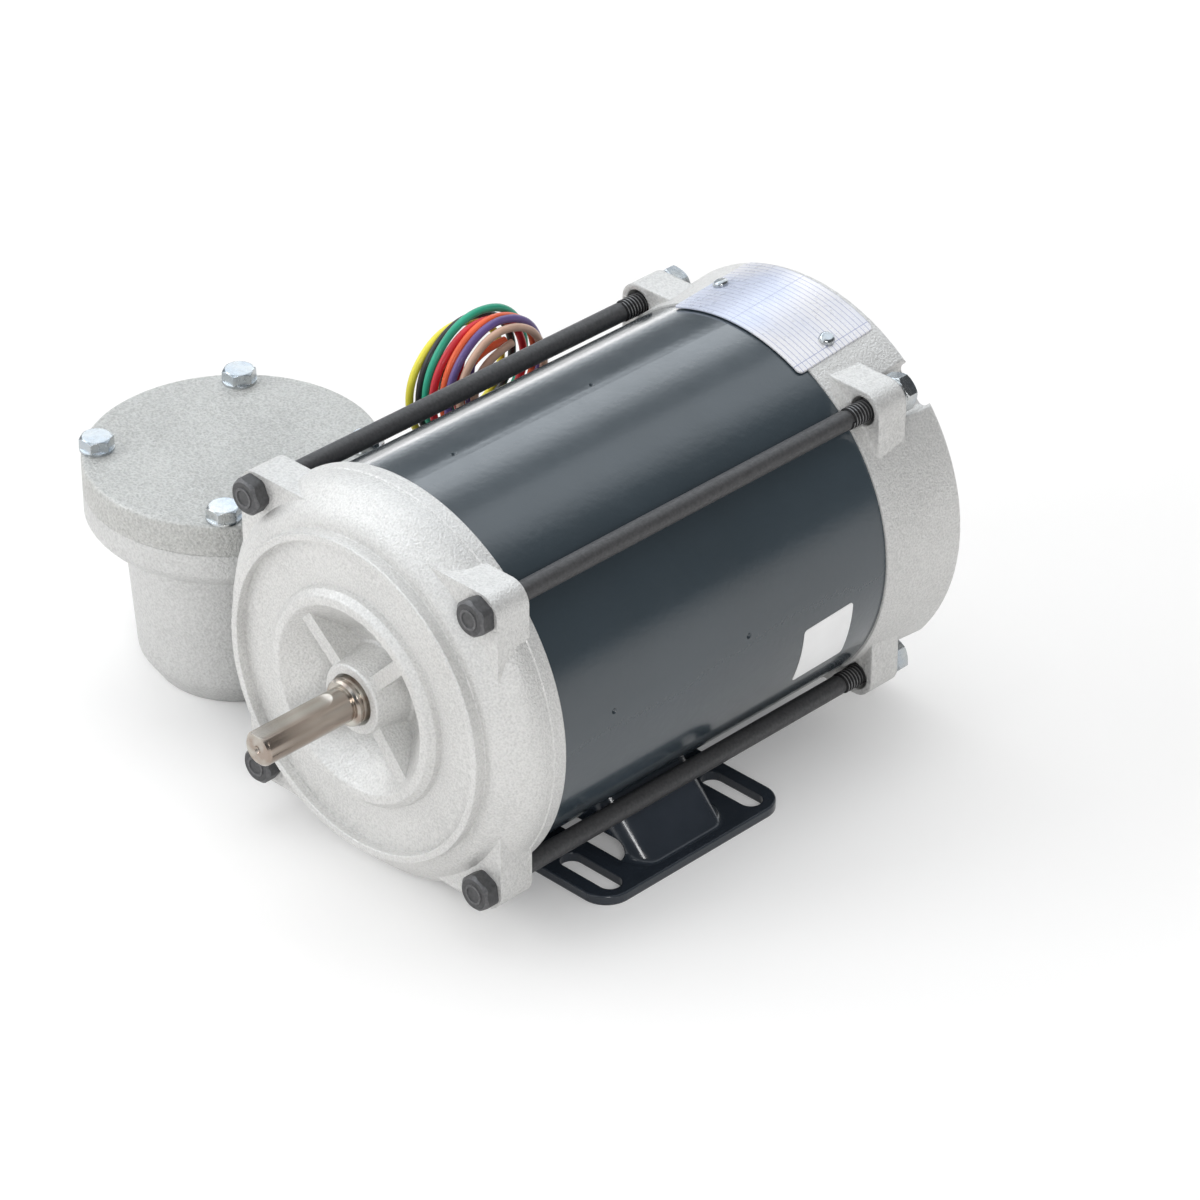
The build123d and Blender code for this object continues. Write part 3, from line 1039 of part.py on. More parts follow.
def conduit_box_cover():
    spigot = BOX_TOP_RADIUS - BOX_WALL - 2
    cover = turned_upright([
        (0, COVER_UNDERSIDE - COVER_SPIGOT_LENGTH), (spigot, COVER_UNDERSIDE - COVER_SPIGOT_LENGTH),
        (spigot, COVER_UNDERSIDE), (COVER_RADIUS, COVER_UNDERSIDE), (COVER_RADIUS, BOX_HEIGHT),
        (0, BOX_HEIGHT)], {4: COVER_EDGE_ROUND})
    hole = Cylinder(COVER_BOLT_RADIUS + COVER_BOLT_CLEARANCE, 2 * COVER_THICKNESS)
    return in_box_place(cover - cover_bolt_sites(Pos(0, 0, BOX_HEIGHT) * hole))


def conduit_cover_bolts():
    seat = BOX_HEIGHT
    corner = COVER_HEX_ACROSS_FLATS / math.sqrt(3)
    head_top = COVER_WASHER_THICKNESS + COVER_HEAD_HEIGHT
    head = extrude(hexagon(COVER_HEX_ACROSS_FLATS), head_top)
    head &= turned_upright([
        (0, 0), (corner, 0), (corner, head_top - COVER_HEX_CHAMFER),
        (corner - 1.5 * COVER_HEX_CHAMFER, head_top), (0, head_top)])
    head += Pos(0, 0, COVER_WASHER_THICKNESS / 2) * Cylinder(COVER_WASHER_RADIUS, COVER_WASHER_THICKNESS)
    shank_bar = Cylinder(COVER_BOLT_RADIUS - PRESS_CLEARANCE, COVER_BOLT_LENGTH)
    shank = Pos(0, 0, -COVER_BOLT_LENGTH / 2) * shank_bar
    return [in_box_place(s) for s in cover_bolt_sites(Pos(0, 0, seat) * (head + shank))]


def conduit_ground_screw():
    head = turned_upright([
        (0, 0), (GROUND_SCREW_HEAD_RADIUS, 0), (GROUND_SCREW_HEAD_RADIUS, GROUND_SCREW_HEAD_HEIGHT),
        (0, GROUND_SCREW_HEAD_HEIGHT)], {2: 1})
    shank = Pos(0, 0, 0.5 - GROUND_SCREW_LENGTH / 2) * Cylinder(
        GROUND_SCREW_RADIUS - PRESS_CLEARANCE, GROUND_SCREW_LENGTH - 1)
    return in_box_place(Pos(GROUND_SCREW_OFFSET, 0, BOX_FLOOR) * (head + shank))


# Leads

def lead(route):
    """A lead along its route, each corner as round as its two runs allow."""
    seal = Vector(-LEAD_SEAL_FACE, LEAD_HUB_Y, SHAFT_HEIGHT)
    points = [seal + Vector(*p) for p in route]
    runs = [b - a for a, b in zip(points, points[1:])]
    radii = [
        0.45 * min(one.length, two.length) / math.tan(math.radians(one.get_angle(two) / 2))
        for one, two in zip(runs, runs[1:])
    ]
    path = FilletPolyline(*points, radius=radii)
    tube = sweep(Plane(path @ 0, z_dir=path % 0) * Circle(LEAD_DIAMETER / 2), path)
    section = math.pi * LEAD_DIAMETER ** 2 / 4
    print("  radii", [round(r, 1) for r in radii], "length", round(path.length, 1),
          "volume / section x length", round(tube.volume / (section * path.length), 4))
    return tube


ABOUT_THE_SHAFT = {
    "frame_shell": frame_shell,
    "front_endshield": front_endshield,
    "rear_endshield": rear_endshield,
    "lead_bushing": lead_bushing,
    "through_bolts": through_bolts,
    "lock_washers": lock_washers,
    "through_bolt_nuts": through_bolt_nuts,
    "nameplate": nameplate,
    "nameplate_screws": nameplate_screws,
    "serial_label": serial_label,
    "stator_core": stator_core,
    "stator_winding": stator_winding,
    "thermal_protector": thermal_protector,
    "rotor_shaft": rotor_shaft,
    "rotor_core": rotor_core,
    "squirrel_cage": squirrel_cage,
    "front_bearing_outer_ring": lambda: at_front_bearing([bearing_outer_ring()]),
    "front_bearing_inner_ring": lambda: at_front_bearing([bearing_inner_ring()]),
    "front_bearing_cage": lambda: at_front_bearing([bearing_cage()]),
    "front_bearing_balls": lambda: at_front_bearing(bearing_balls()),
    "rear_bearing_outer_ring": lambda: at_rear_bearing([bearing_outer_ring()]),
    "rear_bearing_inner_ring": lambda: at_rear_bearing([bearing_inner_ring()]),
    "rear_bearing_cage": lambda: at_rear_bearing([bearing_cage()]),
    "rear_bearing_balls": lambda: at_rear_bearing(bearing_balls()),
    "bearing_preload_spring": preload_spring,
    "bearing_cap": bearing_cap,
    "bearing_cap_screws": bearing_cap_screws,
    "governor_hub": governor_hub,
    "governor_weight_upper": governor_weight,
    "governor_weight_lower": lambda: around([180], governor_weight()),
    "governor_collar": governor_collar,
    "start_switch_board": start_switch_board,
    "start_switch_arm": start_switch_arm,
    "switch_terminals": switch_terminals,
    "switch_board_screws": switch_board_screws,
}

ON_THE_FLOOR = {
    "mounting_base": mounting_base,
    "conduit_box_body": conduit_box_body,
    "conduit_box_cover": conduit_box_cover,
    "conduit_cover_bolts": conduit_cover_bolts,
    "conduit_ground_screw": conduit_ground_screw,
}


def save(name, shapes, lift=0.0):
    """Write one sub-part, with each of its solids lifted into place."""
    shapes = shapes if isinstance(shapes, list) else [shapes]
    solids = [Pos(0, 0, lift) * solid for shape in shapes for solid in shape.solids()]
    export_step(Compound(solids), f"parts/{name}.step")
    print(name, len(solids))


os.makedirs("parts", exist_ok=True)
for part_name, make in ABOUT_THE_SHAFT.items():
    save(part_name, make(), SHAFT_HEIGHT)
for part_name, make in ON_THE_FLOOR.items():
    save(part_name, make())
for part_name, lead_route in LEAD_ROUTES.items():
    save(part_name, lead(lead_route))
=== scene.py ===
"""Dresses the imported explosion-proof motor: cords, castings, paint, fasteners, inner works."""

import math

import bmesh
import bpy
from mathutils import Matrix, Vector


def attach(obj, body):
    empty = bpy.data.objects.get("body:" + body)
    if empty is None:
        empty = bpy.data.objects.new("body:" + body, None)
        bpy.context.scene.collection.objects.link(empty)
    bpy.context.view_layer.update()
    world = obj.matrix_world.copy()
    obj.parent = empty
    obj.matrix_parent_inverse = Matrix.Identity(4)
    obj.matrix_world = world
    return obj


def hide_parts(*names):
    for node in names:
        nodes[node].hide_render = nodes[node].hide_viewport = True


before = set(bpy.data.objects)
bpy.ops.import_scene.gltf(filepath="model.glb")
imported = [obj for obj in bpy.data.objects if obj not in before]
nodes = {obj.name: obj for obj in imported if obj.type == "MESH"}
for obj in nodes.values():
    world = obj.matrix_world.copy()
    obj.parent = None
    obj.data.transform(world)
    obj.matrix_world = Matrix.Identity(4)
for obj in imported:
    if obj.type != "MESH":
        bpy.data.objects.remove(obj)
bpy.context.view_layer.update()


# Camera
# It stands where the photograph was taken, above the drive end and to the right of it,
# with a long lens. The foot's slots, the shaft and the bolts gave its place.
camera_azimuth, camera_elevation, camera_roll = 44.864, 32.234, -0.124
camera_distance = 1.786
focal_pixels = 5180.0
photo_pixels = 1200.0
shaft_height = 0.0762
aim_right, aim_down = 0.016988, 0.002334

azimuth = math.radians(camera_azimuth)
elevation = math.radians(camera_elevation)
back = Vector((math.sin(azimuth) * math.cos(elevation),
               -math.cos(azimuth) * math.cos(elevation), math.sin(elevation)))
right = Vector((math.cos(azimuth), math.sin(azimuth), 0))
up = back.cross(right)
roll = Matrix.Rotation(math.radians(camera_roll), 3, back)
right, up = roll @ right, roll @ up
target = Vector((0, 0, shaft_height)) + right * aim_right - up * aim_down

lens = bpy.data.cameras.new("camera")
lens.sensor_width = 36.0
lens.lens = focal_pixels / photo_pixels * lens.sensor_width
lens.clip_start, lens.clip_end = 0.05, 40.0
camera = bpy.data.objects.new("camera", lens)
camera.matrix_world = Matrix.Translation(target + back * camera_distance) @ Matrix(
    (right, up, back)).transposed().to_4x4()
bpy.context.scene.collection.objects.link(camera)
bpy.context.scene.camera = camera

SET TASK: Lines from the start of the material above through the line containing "return [in_box_place(s) for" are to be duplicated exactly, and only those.

TASK OUTPUT:
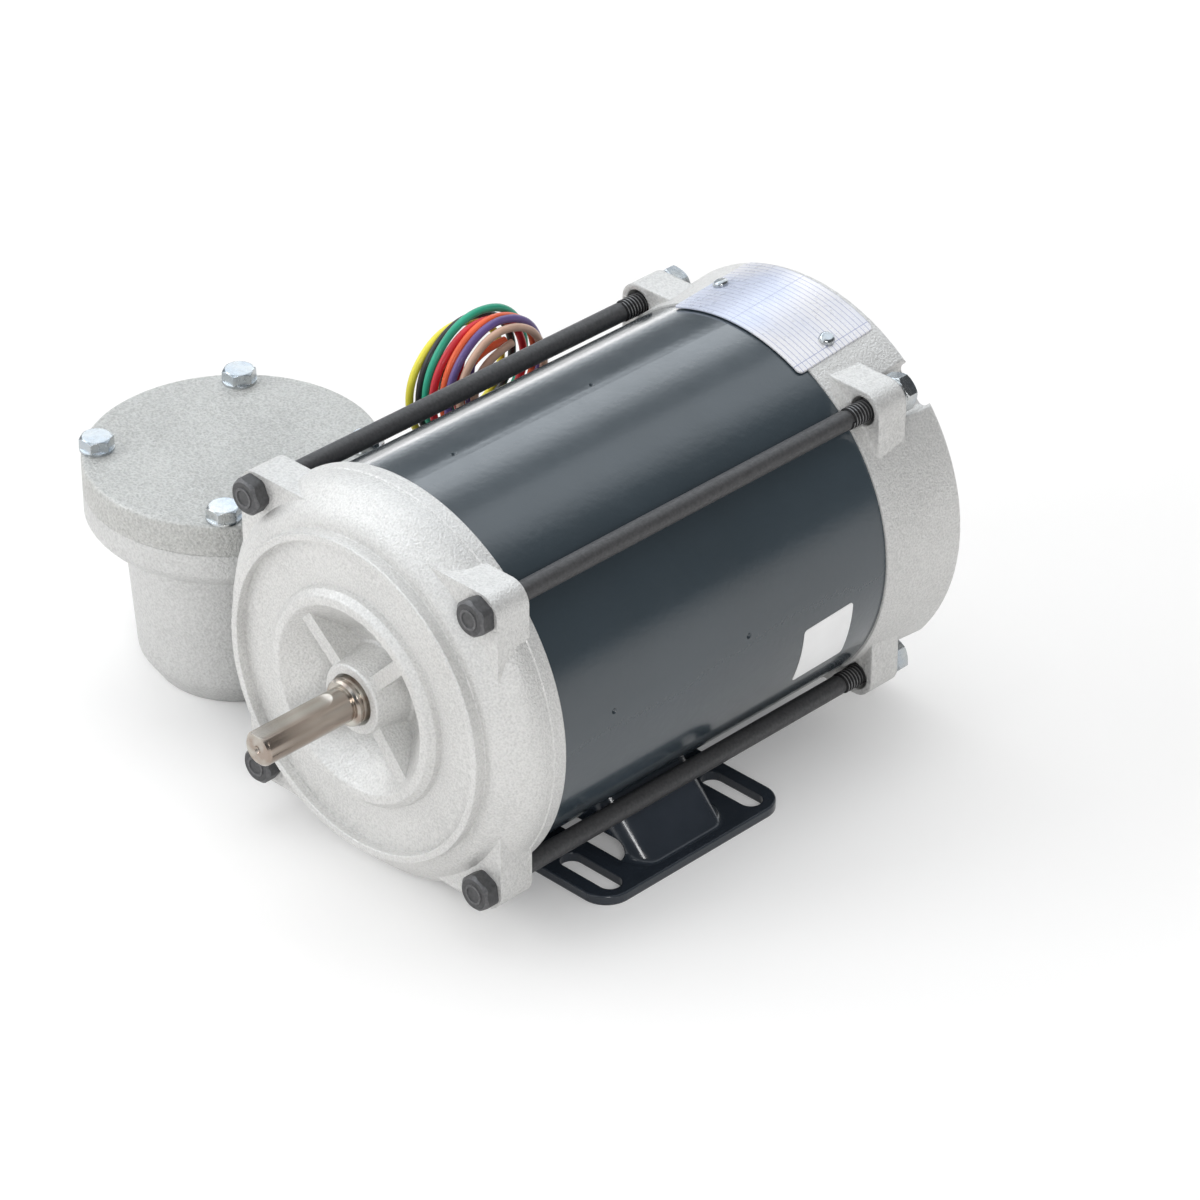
The build123d and Blender code for this object continues. Write part 3, from line 1039 of part.py on. More parts follow.
def conduit_box_cover():
    spigot = BOX_TOP_RADIUS - BOX_WALL - 2
    cover = turned_upright([
        (0, COVER_UNDERSIDE - COVER_SPIGOT_LENGTH), (spigot, COVER_UNDERSIDE - COVER_SPIGOT_LENGTH),
        (spigot, COVER_UNDERSIDE), (COVER_RADIUS, COVER_UNDERSIDE), (COVER_RADIUS, BOX_HEIGHT),
        (0, BOX_HEIGHT)], {4: COVER_EDGE_ROUND})
    hole = Cylinder(COVER_BOLT_RADIUS + COVER_BOLT_CLEARANCE, 2 * COVER_THICKNESS)
    return in_box_place(cover - cover_bolt_sites(Pos(0, 0, BOX_HEIGHT) * hole))


def conduit_cover_bolts():
    seat = BOX_HEIGHT
    corner = COVER_HEX_ACROSS_FLATS / math.sqrt(3)
    head_top = COVER_WASHER_THICKNESS + COVER_HEAD_HEIGHT
    head = extrude(hexagon(COVER_HEX_ACROSS_FLATS), head_top)
    head &= turned_upright([
        (0, 0), (corner, 0), (corner, head_top - COVER_HEX_CHAMFER),
        (corner - 1.5 * COVER_HEX_CHAMFER, head_top), (0, head_top)])
    head += Pos(0, 0, COVER_WASHER_THICKNESS / 2) * Cylinder(COVER_WASHER_RADIUS, COVER_WASHER_THICKNESS)
    shank_bar = Cylinder(COVER_BOLT_RADIUS - PRESS_CLEARANCE, COVER_BOLT_LENGTH)
    shank = Pos(0, 0, -COVER_BOLT_LENGTH / 2) * shank_bar
    return [in_box_place(s) for s in cover_bolt_sites(Pos(0, 0, seat) * (head + shank))]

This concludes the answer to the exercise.